Sólo un hombre –dicen que estaba bebido– hizo un acto de presencia: el hermano del Melonero que se quiso echar al ruedo para recoger a la pobre víctima.

Al salvar la barrera, lo sujetaron por las manos. El apoyaba los pies en las tablas, encogiéndose como un mono, y en aquella grotesca actitud, ¡él era el único hombre de corazon generoso el único hermano de quien a todos los obreros del campo y la ciudad que allí había debió toner por hermanos!.

La música —una banda militar — tocaba el ¡No me mates! y la gente reía sin parar, un extranjero –de aspecto alemán, pero pueden poner ustedes que fuese inglés o lo que mejor se acomode a sus filias y fobias– asomó por un burladero una máquinita fotográfica y recogió la escena. El extranjero reía también, pero helada, aceradamente.

Al fin, el Melonero fué a la enfermería, pero por su propio pie, aunque sufría una grave cornada a causa de la cual quizá no vuelva a ser hombre en su vida.

¡Qué gracia! ¡Qué diversión!

Resulta, por tacto, que en la «fiesta nacional» cabe la chufla, cabe la mojiganga, como dicen los aficionados, aunque sea de una manera insensata, a expensas de los hombres martirizando a los hombres, que no ya solo a los toros. Resulta quo algunos acróbatas, ágiles y fuertes, habían hecho tanteos para tratarla como un número de circo, con saltos mortales dados por encima del toro. Resulta que se había expresado el intento de dominar el espectáculo, merced a un estudio exacto de la anatomía de los toros y del juego de las fuerzas de estos.

He aquí,resumiendo estos antecedentes, que una buena tarde, varias figuras del circo moderno caen en el viejo circo español para apoderarse del toreo como un numero interesante, a fuerza de ingenio, agilidad y gracia. Son los payasos y los botones del falso Llapisera. Llegan hasta a matar en zancos.

Si las proezas que ellos realizan vestidos de payasos y botones las hicieran con traje de luces, la plaza se vendría abajo. Pero el entusiasmo es poco y la risa escasa. La hostilidad late bajo el espectáculo. Se siente tascar el freno. Es muy grande eso de tomar a broma, de hacer como jugando, aquello que es sangriento, trágico.

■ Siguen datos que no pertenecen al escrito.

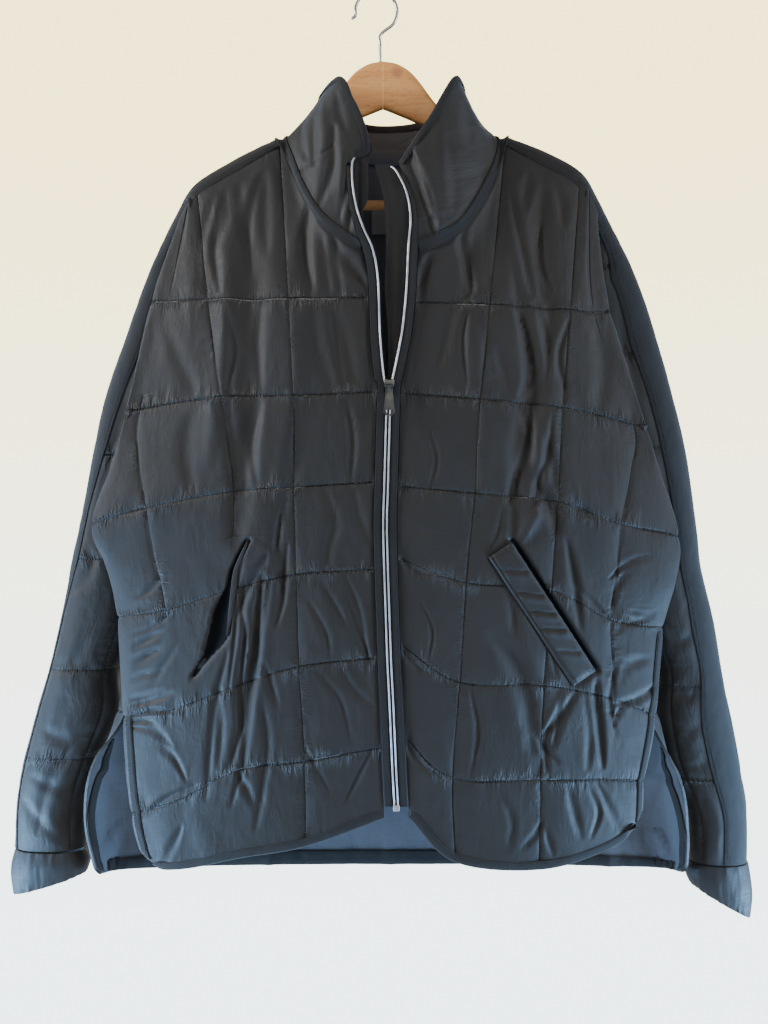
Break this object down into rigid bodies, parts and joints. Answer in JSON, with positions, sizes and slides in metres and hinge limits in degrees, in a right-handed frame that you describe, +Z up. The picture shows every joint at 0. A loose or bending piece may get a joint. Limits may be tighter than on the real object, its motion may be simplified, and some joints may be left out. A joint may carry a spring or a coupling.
{
  "type": "puffer jacket on a wooden hanger",
  "caption": "Lightly padded, quilted zip jacket with a stand collar, slanted pockets and side vents, hanging open at the neck on a wooden hanger with a wire hook.",
  "frame": {"origin": "inner top of the wire hook, where it rests on a rail", "axes": "+Z up, the jacket's front faces -Y, +X to the right when looking at the front"},
  "size_m": [0.771, 0.127, 0.9591],
  "materials": {
    "quilted_nylon": "padded, quilted ripstop nylon with a soft sheen",
    "twill": "matte woven twill tape and band",
    "zip_tape": "matte knitted zip tape",
    "silver_coil": "silver-coated coil teeth",
    "gunmetal": "dark gunmetal plating, softly polished",
    "beech": "clear-lacquered beech",
    "hook_wire": "bright bent wire",
    "label": "woven bare label"
  },
  "bodies": {
    "jacket": {"back": "quilted_nylon", "back_hem_casing": "twill", "coil_left": "silver_coil", "coil_right": "silver_coil", "collar": "quilted_nylon", "collar_binding": "twill", "cuff_left": "quilted_nylon", "cuff_right": "quilted_nylon", "front_left": "quilted_nylon", "front_right": "quilted_nylon", "hanger_arm_left": "beech", "hanger_arm_right": "beech", "hanger_bar": "beech", "hem_binding_left": "twill", "hem_binding_right": "twill", "hook": "hook_wire", "inner_neck_tape": "twill", "neck_label": "label", "neck_tape": "twill", "overarm_band_left": "twill", "overarm_band_right": "twill", "placket_left": "twill", "placket_right": "twill", "pocket_welt_left": "quilted_nylon", "pocket_welt_right": "quilted_nylon", "side_tape_left": "twill", "side_tape_right": "twill", "sleeve_left": "quilted_nylon", "sleeve_right": "quilted_nylon", "slider": "gunmetal", "vent_tape_left": "twill", "vent_tape_right": "twill", "zip_chain": "silver_coil", "zip_facing_left": "twill", "zip_facing_right": "twill", "zip_retainer": "silver_coil", "zip_tape_left": "zip_tape", "zip_tape_right": "zip_tape"},
    "zip_pull": {"pull_tab": "gunmetal"}
  },
  "joints": [
    {"name": "pull_tab_hinge", "type": "hinge", "parent": "jacket", "child": "zip_pull", "pos_m": [0.013, -0.0683, -0.4137], "axis": [-1, 0, 0], "range_deg": [0, 165]}
  ]
}
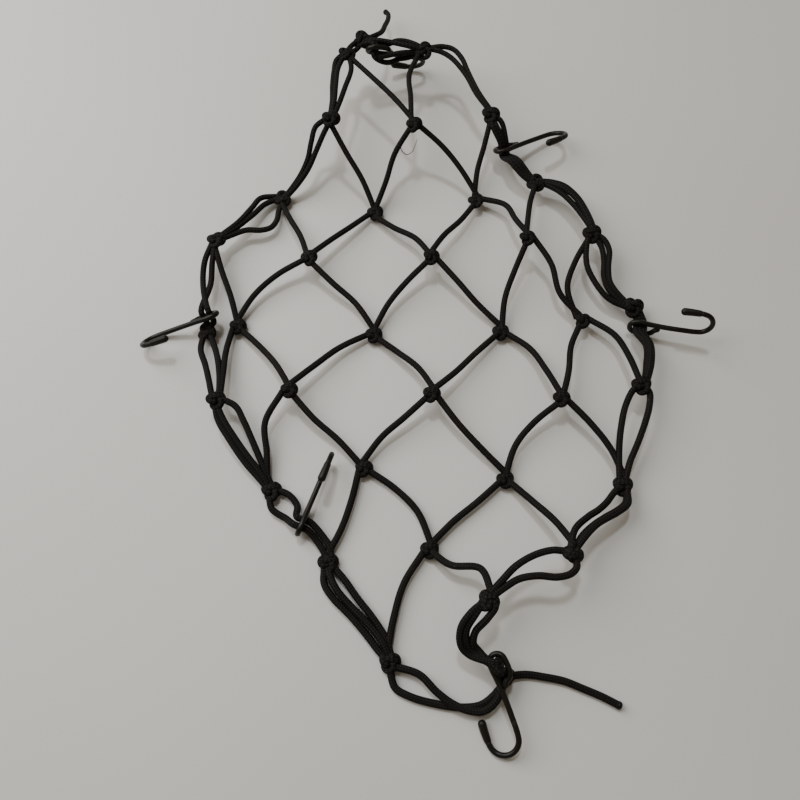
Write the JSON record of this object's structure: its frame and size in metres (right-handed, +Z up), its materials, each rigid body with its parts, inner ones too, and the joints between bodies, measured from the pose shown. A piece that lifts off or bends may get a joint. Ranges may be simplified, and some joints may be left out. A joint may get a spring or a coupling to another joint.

Se ve el peligro. Como la cosa resulte y dé dinero, los Llapiseras saldrán enracimanos, ágiles, ingeniosos, con gracia y se llevarán de buena manera el dinero que devoraba la tragedia, no ya de los toros, sino de los hombres echados a los toros.

Ojalá ocurra así, porque los gañanes, los pobres Meloneros, viendo cerrado el camino de la plaza de toros para redimirse, tendrán que buscar el de la escuela, que es lo que se quería demostrar, en bien de todos.

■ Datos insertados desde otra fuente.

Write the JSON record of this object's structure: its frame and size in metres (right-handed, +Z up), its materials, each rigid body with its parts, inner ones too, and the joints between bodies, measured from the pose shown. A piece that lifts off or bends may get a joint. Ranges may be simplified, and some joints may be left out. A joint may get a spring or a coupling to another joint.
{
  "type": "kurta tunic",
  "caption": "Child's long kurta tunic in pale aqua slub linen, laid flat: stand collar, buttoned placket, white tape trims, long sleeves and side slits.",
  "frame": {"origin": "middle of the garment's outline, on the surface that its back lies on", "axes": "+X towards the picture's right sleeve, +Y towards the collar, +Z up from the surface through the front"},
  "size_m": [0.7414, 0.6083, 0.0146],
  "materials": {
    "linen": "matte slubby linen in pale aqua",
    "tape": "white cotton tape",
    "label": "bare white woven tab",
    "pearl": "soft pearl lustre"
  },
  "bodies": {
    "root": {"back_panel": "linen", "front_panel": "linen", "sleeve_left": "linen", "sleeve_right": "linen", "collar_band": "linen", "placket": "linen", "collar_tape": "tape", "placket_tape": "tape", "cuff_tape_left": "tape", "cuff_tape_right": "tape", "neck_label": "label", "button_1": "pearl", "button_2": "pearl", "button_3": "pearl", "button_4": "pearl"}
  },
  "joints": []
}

Acaben los espectáculos del Melonero y demás compañeros mártires.

Hermanos andaluces, riamos de buena manera de corazón, con Llapisera o el falso Llapisera; celebremos el ingenio, la agilidad, la gracia e incluso la intrepidez de los artistas del circo moderno que se disponen a apoderase del trágico circo español, mas no celebremos el apenador, el desolador espectáculo de una multitud que se divierte con el dolor y la desgracia de un pobrecillo melonero.